24 October 2011

Book Series: Letters to a Doubting Thomas | Layman

In the following series, I'll be posting my notes on Letters to a Doubting Thomas by C. Stephen Layman.

The book takes an interesting format; rather than the typical monologue, we have a dialog between an inquisitive skeptic, Thomas, and his former college friend, Zach. Zach is said to have been a philosophy major in college, and so when Thomas gets bitten by the "god question," he turns to Zach for input. The two dialog back and forth in letters about various questions. What I like about this format is that it does create a partial feel of real world exchanges -- Zach might make a case and Thomas will question it, or think of an alternative hypothesis and put it forth. I will say that it's a bit artificial. Zach monopolizes the boook, and Thomas' questions are usually only a few lines compared to Zach's paragraphs of philosophical explanations. Furthermore, usually after the first explanation from Zach, Thomas responds with, "After reading your last letter, you have sold me on X." He's somewhat of a pushover during the book, despite this conclusion (final letter from Thomas):
Dear Zach,

You've given me a lot to think about!

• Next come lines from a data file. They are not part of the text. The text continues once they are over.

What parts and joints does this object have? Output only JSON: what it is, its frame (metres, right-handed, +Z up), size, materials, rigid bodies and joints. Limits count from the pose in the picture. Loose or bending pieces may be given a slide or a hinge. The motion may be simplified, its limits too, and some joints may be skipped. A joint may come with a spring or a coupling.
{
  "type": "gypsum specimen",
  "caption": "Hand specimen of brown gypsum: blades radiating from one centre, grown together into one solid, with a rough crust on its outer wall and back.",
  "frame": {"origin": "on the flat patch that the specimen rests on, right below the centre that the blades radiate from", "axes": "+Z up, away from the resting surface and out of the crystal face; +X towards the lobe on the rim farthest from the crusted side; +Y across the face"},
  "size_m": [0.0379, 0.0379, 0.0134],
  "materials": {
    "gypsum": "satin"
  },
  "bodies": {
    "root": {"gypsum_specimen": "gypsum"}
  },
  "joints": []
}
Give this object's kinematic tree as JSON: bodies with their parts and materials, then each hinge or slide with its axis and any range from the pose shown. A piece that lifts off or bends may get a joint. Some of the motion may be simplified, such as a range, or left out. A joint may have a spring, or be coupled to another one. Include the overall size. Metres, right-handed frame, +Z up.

As you know, I'm not a person that changes his mind very easily or often, so, frankly, I'm still in a state of doubt... But I will admit this much: You've convinced me that Theism has a lot more going for it than I supposed.

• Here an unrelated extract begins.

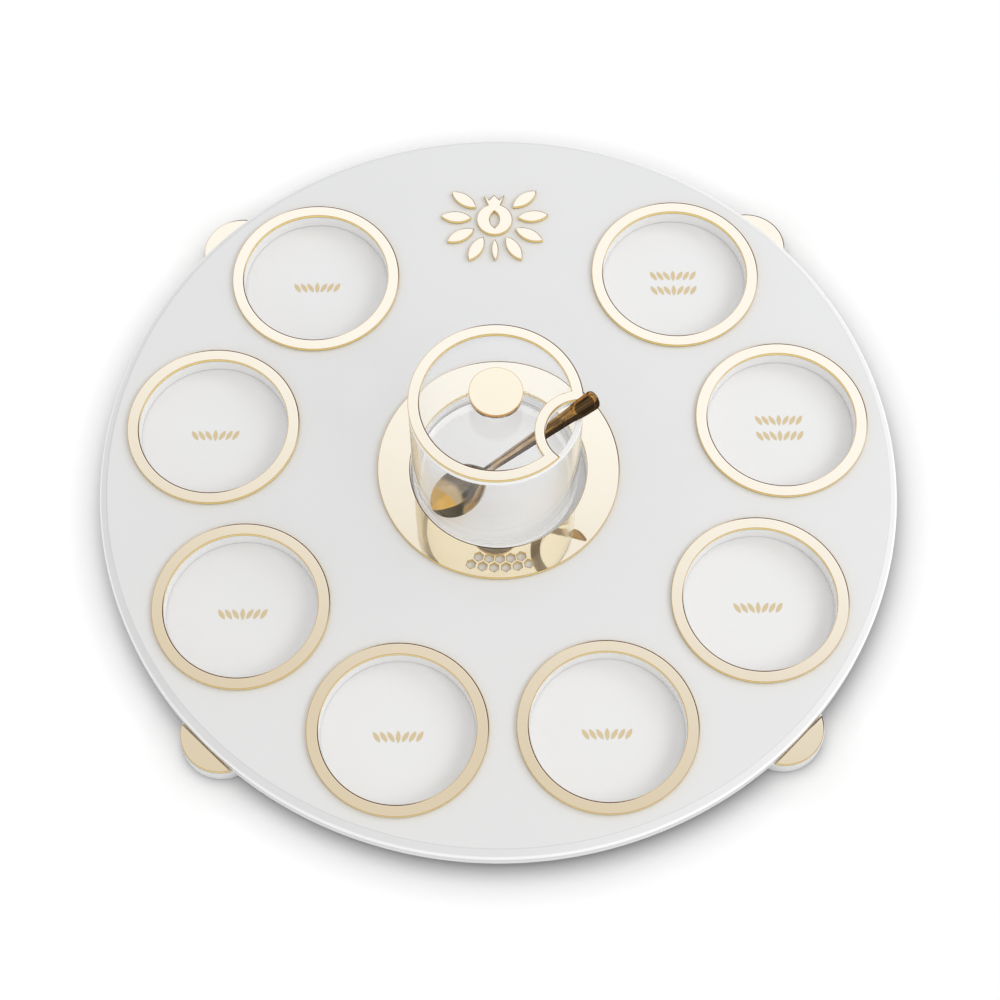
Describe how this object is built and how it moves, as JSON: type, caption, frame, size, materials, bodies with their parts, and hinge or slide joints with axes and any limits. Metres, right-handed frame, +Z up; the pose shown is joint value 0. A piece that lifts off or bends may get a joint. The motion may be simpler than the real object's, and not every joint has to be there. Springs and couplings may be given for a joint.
{
  "type": "rosh hashanah plate",
  "caption": "Round white plate on short feet, with gold-ringed round wells near its rim and a clear lidded honey dish with a leaning spoon in its middle.",
  "frame": {"origin": "on the table, under the plate's centre", "axes": "+Z up, +Y towards the back, where the ornament is, +X to the right"},
  "size_m": [0.406, 0.406, 0.1024],
  "materials": {
    "white_acrylic": "glossy white cast acrylic",
    "gold_mirror": "pale gold mirror acrylic",
    "clear_acrylic": "clear polished acrylic",
    "dark_bronze": "polished dark bronze metal"
  },
  "bodies": {
    "plate": {"plate_top": "white_acrylic", "base_plate": "white_acrylic", "foot_front_left": "white_acrylic", "foot_front_right": "white_acrylic", "foot_back_left": "white_acrylic", "foot_back_right": "white_acrylic", "well_ring_1": "gold_mirror", "well_ring_2": "gold_mirror", "well_ring_3": "gold_mirror", "well_ring_4": "gold_mirror", "well_ring_5": "gold_mirror", "well_ring_6": "gold_mirror", "well_ring_7": "gold_mirror", "well_ring_8": "gold_mirror", "centre_ring": "gold_mirror", "cap_front_left": "gold_mirror", "cap_front_right": "gold_mirror", "cap_back_left": "gold_mirror", "cap_back_right": "gold_mirror", "ornament_fruit": "gold_mirror", "ornament_stem": "gold_mirror", "ornament_leaf_1": "gold_mirror", "ornament_leaf_2": "gold_mirror", "ornament_leaf_3": "gold_mirror", "ornament_leaf_4": "gold_mirror", "ornament_leaf_5": "gold_mirror", "ornament_leaf_6": "gold_mirror", "ornament_leaf_7": "gold_mirror", "ornament_leaf_8": "gold_mirror"},
    "honey_dish": {"honey_dish": "clear_acrylic"},
    "lid": {"lid_disc": "clear_acrylic", "lid_ring": "gold_mirror", "knob_post": "clear_acrylic", "knob_disc": "clear_acrylic", "knob_cap": "gold_mirror"},
    "spoon": {"spoon": "dark_bronze"}
  },
  "joints": [
    {"name": "dish_lift", "type": "slide", "parent": "plate", "child": "honey_dish", "axis": [0, 0, 1], "range_m": [0, 0.06]},
    {"name": "lid_lift", "type": "slide", "parent": "honey_dish", "child": "lid", "axis": [0, 0, 1], "range_m": [0, 0.05]},
    {"name": "spoon_draw", "type": "slide", "parent": "honey_dish", "child": "spoon", "axis": [0.6698, 0.132, 0.7307], "range_m": [0, 0.045]}
  ]
}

The book came highly recommended via Common Sense Atheism for my own Truth-Seeker Challenge. I've since decided to pretty much abandon that goal, but I'd already purchased this book, and so I read it. I'll be putting together comments by chapter, which each correspond to a line of argument presented by Layman via his philosophical apologist character, Zach.

Posts in this series
  • Ch 1: Theism and Naturalism
    • Zach puts forward that to really compare two things, you need to compare apples to apples. Thus, he says, that one needs a positive case for something as an alternate to theism. The two agree on naturalism and then Zach puts forward definitions for both theism and naturalism. They discuss the prior probabilities of each.
  • Ch 2 and 3: Religions Experience
    • Zach suggests religious experience as a basis for increasing the probability of theism. They discuss types of experience and whether they, as a category, are reliable as far as material for inferences.
  • Ch 4: Cosmological Argument
    • Self explanatory; a discussion about the origin of the universe.
  • Ch 5: A Design Argument (in actuality, a fine-tuning argument)
    • A discussion of the fine-tuning and what better serves to explain this phenomenon -- theism or four naturalism-compatible alternatives: coincidence, necessity, percentage of possible worlds, or the many-worlds hypothesis.
  • Ch 6: Free Will
    • Zach approaches this dialog from the angle of free will. What is it? Do we have it? (He thinks yes.) Given that we have it, what better explains it -- theism or naturalism?
  • Ch 7 and 8: The Problem of Evil
    • Zach takes a chapter each for theism and naturalism to examine how one might explain evil in the world.
  • Ch 9: A Moral Argument
    • What's right and wrong? How best can we explain the "moral order"?